■ **Aim**
What is needed is the run of lines from the one containing "The build123d and" through the one containing "the camera, the", echoed exactly, with both ends kept and nothing added.

-- BEGIN --

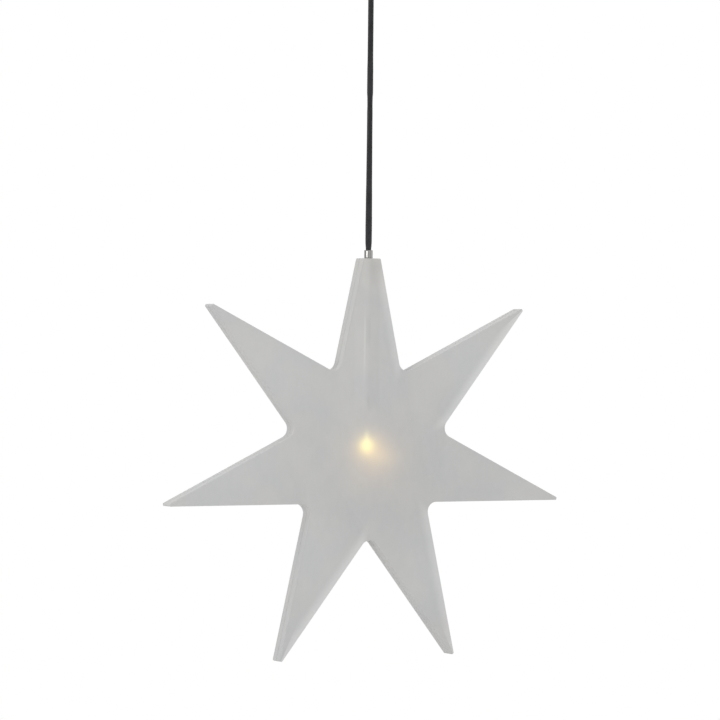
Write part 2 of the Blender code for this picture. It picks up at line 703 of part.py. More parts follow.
def make_cup():
    hole = GRIP_STUB_RADIUS + SEAT_GAP
    inner = CUP_RADIUS - CUP_WALL
    inner_round = CUP_ROUND - CUP_WALL
    down, right, quarter = -math.pi / 2, 0, CORNER_STEPS
    profile = [(CUP_RADIUS, CUP_TOP)]
    profile += arc((CUP_RADIUS - CUP_ROUND, CUP_BOTTOM + CUP_ROUND), CUP_ROUND, right, down, quarter)
    profile += [(hole, CUP_BOTTOM), (hole, CUP_FLOOR)]
    profile += arc((inner - inner_round, CUP_FLOOR + inner_round), inner_round, down, right, quarter)
    profile += [(inner, CUP_TOP)]
    cup = add_object("ceiling_cup", turned(profile, ring=True), black_lacquer, None)
    reach = CUP_RADIUS + CUT_OVERRUN
    holes = rod(CUP_SCREW_RADIUS + SEAT_GAP, -reach, reach, "X", FINE_TURN_STEPS, (0, CUP_SCREW_Z))
    holes = add_cutter("cup_screw_holes", holes, None)
    cut(cup, holes)
    return holes


def stadium(length, width, steps):
    straight = (length - width) / 2
    quarter = math.pi / 2
    right = arc((straight, 0), width / 2, -quarter, quarter, steps)
    left = arc((-straight, 0), width / 2, quarter, 3 * quarter, steps)
    return right + left


def make_strap(screw_holes):
    # The bent strap that is screwed to the ceiling; its top face lies against it
    side = CUP_RADIUS - CUP_WALL - SEAT_GAP
    # A flat leg's outer edge must clear the round cup, so the leg stands in from it
    reach = math.sqrt(side**2 - (STRAP_WIDTH / 2) ** 2)
    inside = reach - STRAP_THICKNESS
    foot = STRAP_UNDERSIDE - STRAP_LEG
    bend, inner_bend = STRAP_BEND, STRAP_BEND - STRAP_THICKNESS
    up, right, quarter = math.pi / 2, 0, CORNER_STEPS
    outline = arc((reach - bend, -bend), bend, up, right, quarter)
    outline += [(reach, foot), (inside, foot)]
    inner_z = STRAP_UNDERSIDE - inner_bend
    outline += arc((inside - inner_bend, inner_z), inner_bend, right, up, quarter)
    outline += [(-x, z) for x, z in reversed(outline)]
    mesh = plate(outline, -STRAP_WIDTH / 2, STRAP_WIDTH / 2)
    strap = add_object("ceiling_strap", shade_round(mesh), zinc_steel, None)
    cut(strap, screw_holes)
    slot = plate(
        stadium(SLOT_LENGTH, SLOT_WIDTH, 2 * CORNER_STEPS),
        STRAP_UNDERSIDE - CUT_OVERRUN,
        CUT_OVERRUN,
        flat=True,
    )
    for side, word in ((-1, "left"), (1, "right")):
        place = (side * reach * SLOT_SHARE, 0, 0)
        cut(strap, add_cutter(f"strap_slot_{word}", slot, None, place))


def make_cup_screws():
    # Slotted pan-head screws through the cup's side into the strap's legs
    seat = SEAT_GAP
    head = CUP_SCREW_HEAD_RADIUS
    height = CUP_SCREW_HEAD_HEIGHT
    profile = [(0, seat + height), (head * math.cos(math.pi / 4), seat + height)]
    profile += [(head, seat + height / 2), (head, seat), (CUP_SCREW_RADIUS, seat)]
    profile += [(CUP_SCREW_RADIUS, -CUP_SCREW_LENGTH), (0, -CUP_SCREW_LENGTH)]
    half_slot = CUP_SCREW_SLOT_WIDTH / 2
    reach = head + CUT_OVERRUN
    floor = seat + height - CUP_SCREW_SLOT_DEPTH
    for side, word in ((-1, "left"), (1, "right")):
        mesh = turned(profile, steps=FINE_TURN_STEPS)
        place = (side * CUP_RADIUS, 0, CUP_SCREW_Z)
        screw = add_object(f"cup_screw_{word}", mesh, zinc_steel, None, place)
        screw.rotation_euler = (0, side * math.pi / 2, 0)
        slot = block((-reach, -half_slot, floor), (reach, half_slot, seat + height + CUT_OVERRUN))
        slot = add_cutter(f"cup_screw_slot_{word}", slot, None, place)
        slot.rotation_euler = screw.rotation_euler
        cut(screw, slot)


def make_grip():
    # The cord grip: a sleeve under the cup with a rounded mouth, its stub through the floor
    up, down, left, right = math.pi / 2, -math.pi / 2, math.pi, 0
    profile = [(GRIP_BORE, GRIP_STUB_TOP), (GRIP_STUB_RADIUS, GRIP_STUB_TOP)]
    profile += [(GRIP_STUB_RADIUS, GRIP_SHOULDER), (GRIP_RADIUS, GRIP_SHOULDER)]
    corner = (GRIP_RADIUS - GRIP_ROUND, SWING_Z + GRIP_ROUND)
    profile += arc(corner, GRIP_ROUND, right, down, CORNER_STEPS)
    mouth = (GRIP_BORE + GRIP_MOUTH_ROUND, SWING_Z + GRIP_MOUTH_ROUND)
    profile += arc(mouth, GRIP_MOUTH_ROUND, down, -left, CORNER_STEPS)
    grip = add_object("cord_grip", turned(profile, ring=True), black_nylon, None)
    height = SWING_Z + GRIP_LENGTH * GRIP_SCREW_SHARE
    hole = rod(
        GRIP_SCREW_RADIUS + SEAT_GAP, 0, GRIP_RADIUS + CUT_OVERRUN, "Y", FINE_TURN_STEPS, (0, height)
    )
    cut(grip, add_cutter("grip_screw_hole", hole, None))
    low, high = CORD_RADIUS + SEAT_GAP, GRIP_RADIUS - GRIP_SCREW_SINK
    mesh = rod(GRIP_SCREW_RADIUS, low, high, "Y", FINE_TURN_STEPS, (0, height))
    add_object("grip_screw", mesh, zinc_steel, None)


def make_grip_nut():
    low, high = CUP_FLOOR + SEAT_GAP, GRIP_NUT_TOP
    corner_radius = GRIP_NUT_FLATS / 2 / math.cos(math.pi / 6)
    corners = [on_ray(corner_radius, math.pi / 3 * i) for i in range(6)]
    nut = add_object("grip_nut", plate(corners, low, high, flat=True), zinc_steel, None)
    bore = rod(GRIP_STUB_RADIUS + SEAT_GAP, low - CUT_OVERRUN, high + CUT_OVERRUN)
    cut(nut, add_cutter("grip_nut_bore", bore, None))


def make_terminal_block():
    low = (-BLOCK_LENGTH / 2, -BLOCK_DEPTH / 2, BLOCK_Z - BLOCK_HEIGHT / 2)
    high = (BLOCK_LENGTH / 2, BLOCK_DEPTH / 2, BLOCK_Z + BLOCK_HEIGHT / 2)
    body = add_object("terminal_block", block(low, high), white_nylon, None)
    round_edges(body, BLOCK_ROUND, 1)
    reach = BLOCK_DEPTH / 2 + CUT_OVERRUN
    for side, word in ((-1, "left"), (1, "right")):
        across = side * TERMINAL_PITCH / 2
        bore = rod(WIRE_RADIUS + SEAT_GAP, -reach, reach, "Y", FINE_TURN_STEPS, (across, BLOCK_Z))
        cut(body, add_cutter(f"terminal_bore_{word}", bore, None))
        wide, start = TERMINAL_SCREW_RADIUS + SEAT_GAP, low[2] - CUT_OVERRUN
        well = rod(wide, start, BLOCK_Z, "Z", FINE_TURN_STEPS, (across, 0))
        cut(body, add_cutter(f"terminal_well_{word}", well, None))
        bottom = low[2] + TERMINAL_SCREW_SINK
        top = BLOCK_Z - WIRE_RADIUS - SEAT_GAP
        screw = rod(TERMINAL_SCREW_RADIUS, bottom, top, "Z", FINE_TURN_STEPS, (across, 0))
        add_object(f"terminal_screw_{word}", screw, zinc_steel, None)


def smooth_route(corners, spacing):
    # Points along a smooth curve that passes through every corner of a route
    corners = [Vector(corner) for corner in corners]
    ends = [2 * corners[0] - corners[1]] + corners + [2 * corners[-1] - corners[-2]]
    points = [corners[0]]
    for before, start, finish, after in zip(ends, ends[1:], ends[2:], ends[3:]):
        count = max(round((finish - start).length / spacing), 1)
        for i in range(1, count + 1):
            t = i / count
            bent = (finish - before) * t + (2 * before - 5 * start + 4 * finish - after) * t**2
            bent += (3 * start - before - 3 * finish + after) * t**3
            points.append(start + bent / 2)
    return points


def make_cup_wires():
    # From the cord's upper end out in front of the block and back into its bores
    low = cup_jacket_end() + SEAT_GAP
    front = -BLOCK_DEPTH / 2
    outside = front - CUP_WIRE_REACH
    middle = low + (BLOCK_Z - low) * CUP_WIRE_RISE_SHARE
    rows = (("cup_wire_positive", -1, white_insulation), ("cup_wire_negative", 1, grey_insulation))
    for name, side, material in rows:
        near, far = side * WIRE_X, side * TERMINAL_PITCH / 2
        route = [(near, 0, low), (near, -WIRE_RADIUS, low + WIRE_RADIUS)]
        route += [((near + far) / 2, outside, middle)]
        route += [(far, front - CUP_WIRE_REACH / 2, BLOCK_Z), (far, front, BLOCK_Z)]
        route += [(far, front + WIRE_INSERTION, BLOCK_Z)]
        mesh = tube(smooth_route(route, WIRE_RADIUS * 2), WIRE_RADIUS, WIRE_BEVEL_RESOLUTION)
        add_object(name, mesh, material, None)


def make_ceiling_fitting():
    screw_holes = make_cup()
    make_strap(screw_holes)
    make_cup_screws()
    make_grip()
    make_grip_nut()
    make_terminal_block()
    make_cup_wires()


def make_hanging_star():
    # The pivots stand on their joints' axes: the cord swings both ways, the star turns below it
    swing_side = add_pivot("swing_side_axis", None, (0, 0, SWING_Z))
    swing_front = add_pivot("swing_front_axis", swing_side, (0, 0, 0))
    turn = add_pivot("star_turn_axis", swing_front, (0, 0, FERRULE_TOP - SWING_Z))
    star = add_pivot("star_centre", turn, (0, 0, STAR_Z - FERRULE_TOP))
    make_cord_bend(swing_side)
    make_cord(swing_front)
    make_shells(star)
    make_ferrule(star)
    make_crimp(star)
    make_cord_ends(star)
    make_wires(star)
    make_resistor(star)
    make_sleeves(star)
    make_led(star)
    make_led_leads(star)


make_ceiling_fitting()
make_hanging_star()
bpy.context.view_layer.update()
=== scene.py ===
import math

import bmesh
import bpy
from mathutils import Matrix, Vector


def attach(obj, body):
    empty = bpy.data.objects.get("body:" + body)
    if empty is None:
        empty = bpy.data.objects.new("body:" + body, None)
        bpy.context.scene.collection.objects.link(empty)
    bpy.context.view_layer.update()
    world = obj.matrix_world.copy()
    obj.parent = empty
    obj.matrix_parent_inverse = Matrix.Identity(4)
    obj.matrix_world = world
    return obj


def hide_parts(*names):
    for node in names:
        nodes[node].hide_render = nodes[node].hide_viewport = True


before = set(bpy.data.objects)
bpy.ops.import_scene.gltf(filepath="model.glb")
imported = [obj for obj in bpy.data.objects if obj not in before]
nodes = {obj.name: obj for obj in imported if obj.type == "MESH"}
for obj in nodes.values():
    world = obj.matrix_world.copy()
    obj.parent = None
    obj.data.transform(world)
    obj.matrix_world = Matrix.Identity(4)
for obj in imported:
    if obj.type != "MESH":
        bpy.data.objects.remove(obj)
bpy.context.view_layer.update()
scene = bpy.context.scene
scene.view_settings.view_transform = "Standard"
print("frame loaded:", len(nodes), "nodes")

# Metres, +Z up, the star's face to -Y, the origin on the ceiling
starCentre = Vector((0, 0, -0.507287))
swingHeight = -0.0408
ferruleTop = -0.3058


def placed(name, data):
    thing = bpy.data.objects.new(name, data)
    scene.collection.objects.link(thing)
    return thing


# Camera: the star's centre and size in the picture give the lens and the aim
cameraSet = {
    "azimuth": -30.3, "elevation": 0.23, "roll": 0.57, "distance": 3.318,
    "picture": 720, "tipRadius": 0.237, "tipPixels": 235.5, "centreAt": (366.5, 450.4),
    "sensor": 36,
}


def makeCamera(c):
    a, e, r = (math.radians(c[k]) for k in ("azimuth", "elevation", "roll"))
    back = Vector((math.sin(a) * math.cos(e), -math.cos(a) * math.cos(e), math.sin(e)))
    right = Vector((math.cos(a), math.sin(a), 0))
    up = back.cross(right)
    right, up = right * math.cos(r) + up * math.sin(r), up * math.cos(r) - right * math.sin(r)
    perPixel = c["tipRadius"] / c["tipPixels"]
    across = (c["centreAt"][0] - c["picture"] / 2) * perPixel
    above = (c["picture"] / 2 - c["centreAt"][1]) * perPixel
    data = bpy.data.cameras.new("camera")
    data.sensor_width = c["sensor"]
    data.lens = c["sensor"] / c["picture"] * c["distance"] / perPixel
    camera = placed("camera", data)
    place = Matrix((right, up, back)).transposed().to_4x4()
    place.translation = starCentre + back * c["distance"] - right * across - up * above
    camera.matrix_world = place
    scene.camera = camera


makeCamera(cameraSet)
print("camera placed")


# Node helpers: every finish below is wired with these

def newMaterial(name, steady=None):
    material = bpy.data.materials.new(name)
    material.use_nodes = True
    surface = material.node_tree.nodes["Principled BSDF"]
    for socket, value in (steady or {}).items():
        surface.inputs[socket].default_value = value
    return material, material.node_tree, surface


def feed(tree, socket, value):
    if isinstance(value, bpy.types.NodeSocket):
        tree.links.new(value, socket)
    else:
        socket.default_value = value


def dress(tree, surface, tone, roughness, normal):
    for socket, value in (("Base Color", tone), ("Roughness", roughness), ("Normal", normal)):
        feed(tree, surface.inputs[socket], value)


def calc(tree, operation, *terms, kind="ShaderNodeMath"):
    node = tree.nodes.new(kind)
    node.operation = operation
    for socket, term in zip(node.inputs, terms):
        feed(tree, socket, term)
    return node.outputs[0]


def chained(tree, operation, terms, kind="ShaderNodeMath"):
    total, *others = terms
    for term in others:
        total = calc(tree, operation, total, term, kind=kind)
    return total


def summed(tree, *terms):
    return chained(tree, "ADD", terms)


def product(tree, *terms):
    return chained(tree, "MULTIPLY", terms)


def minus(tree, first, second):
    return calc(tree, "SUBTRACT", first, second)


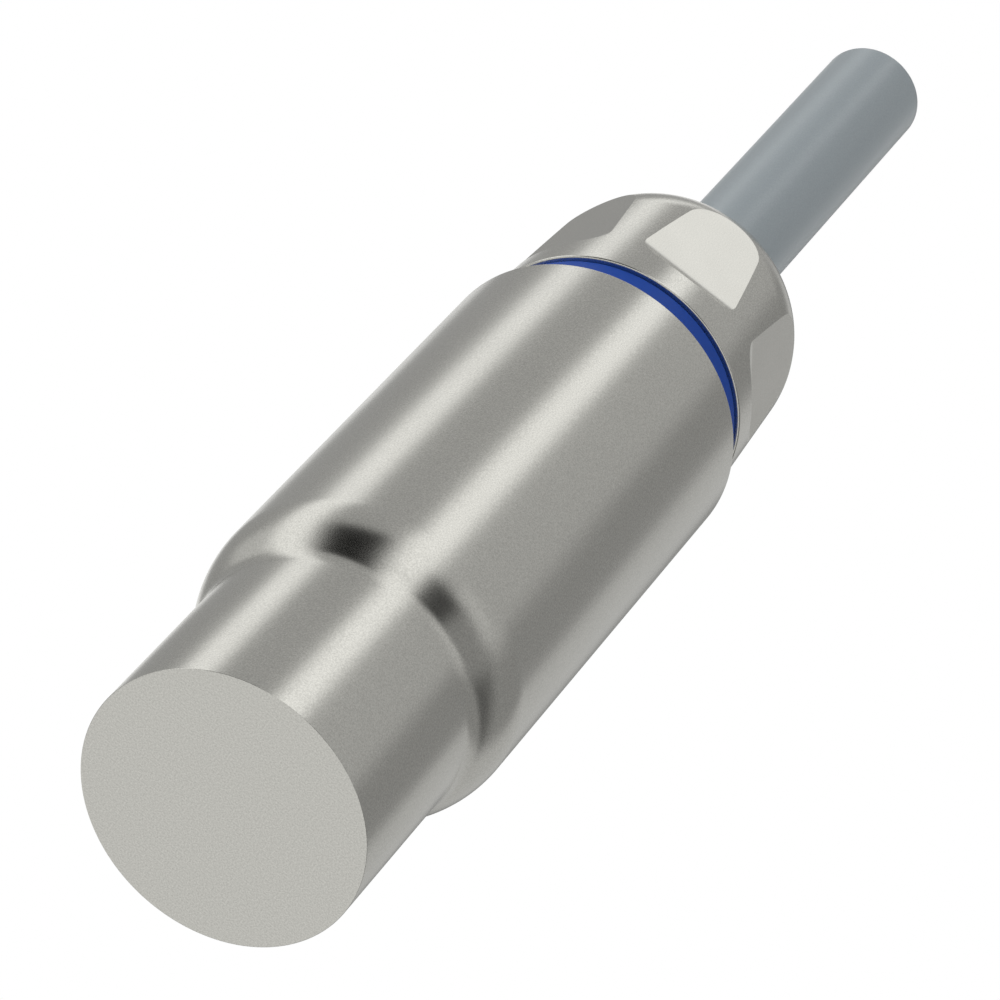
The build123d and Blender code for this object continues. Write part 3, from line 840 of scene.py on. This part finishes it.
class SENSOR_OT_studio(bpy.types.Operator):
    """Set up the camera, the light tent, the lamps and the pale floor"""

    bl_idname = "sensor.set_studio"
    bl_label = "Set Up Studio"

    def execute(self, context):
        studio = context.scene.sensor_studio
        context.scene.view_settings.view_transform = "Standard"
        set_camera(studio.lens)
        light_world(studio.fill)
        lay_floor(context.scene.sensor_finishes.floor)
        for name, facts in CARDS.items():
            stand_card(name, *facts)
        for name, (place, share) in LAMPS.items():
            hang_lamp(name, place, studio.lamp_power * share)
        return {"FINISHED"}


class SENSOR_PT_panel(bpy.types.Panel):
    """Sidebar panel with the sensor's steps and sizes"""

    bl_idname = "SENSOR_PT_panel"
    bl_label = "Ultrasonic Sensor"
    bl_space_type = "VIEW_3D"
    bl_region_type = "UI"
    bl_category = "Sensor"

    def draw(self, context):
        for group in ("sensor_shell", "sensor_cap", "sensor_finishes", "sensor_studio"):
            settings = getattr(context.scene, group)
            for name in settings.__annotations__:
                self.layout.prop(settings, name)
        for operator in OPERATORS:
            self.layout.operator(operator.bl_idname)


GROUPS = {
    "sensor_shell": ShellSizes,
    "sensor_cap": CapSizes,
    "sensor_finishes": Finishes,
    "sensor_studio": StudioSettings,
}
OPERATORS = (
    SENSOR_OT_studio,
    SENSOR_OT_housing,
    SENSOR_OT_seal,
    SENSOR_OT_cap,
    SENSOR_OT_gland,
    SENSOR_OT_jacket,
    SENSOR_OT_strands,
    SENSOR_OT_inner,
)


def register():
    for group in (*GROUPS.values(), *OPERATORS, SENSOR_PT_panel):
        bpy.utils.register_class(group)
    for name, group in GROUPS.items():
        setattr(bpy.types.Scene, name, PointerProperty(type=group))


def unregister():
    for name in GROUPS:
        delattr(bpy.types.Scene, name)
    for group in reversed((*GROUPS.values(), *OPERATORS, SENSOR_PT_panel)):
        bpy.utils.unregister_class(group)


def main():
    """Build everything in order."""
    register()
    bpy.ops.sensor.set_studio()
    bpy.ops.sensor.build_housing()
    bpy.ops.sensor.build_seal()
    bpy.ops.sensor.build_cap()
    bpy.ops.sensor.build_gland()
    bpy.ops.sensor.build_jacket()
    bpy.ops.sensor.build_strands()
    bpy.ops.sensor.finish_inner()


if __name__ == "__main__":
    main()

-- END --

■ **Answer to the exercise**
The build123d and Blender code for this object continues. Write part 3, from line 840 of scene.py on. This part finishes it.
class SENSOR_OT_studio(bpy.types.Operator):
    """Set up the camera, the light tent, the lamps and the pale floor"""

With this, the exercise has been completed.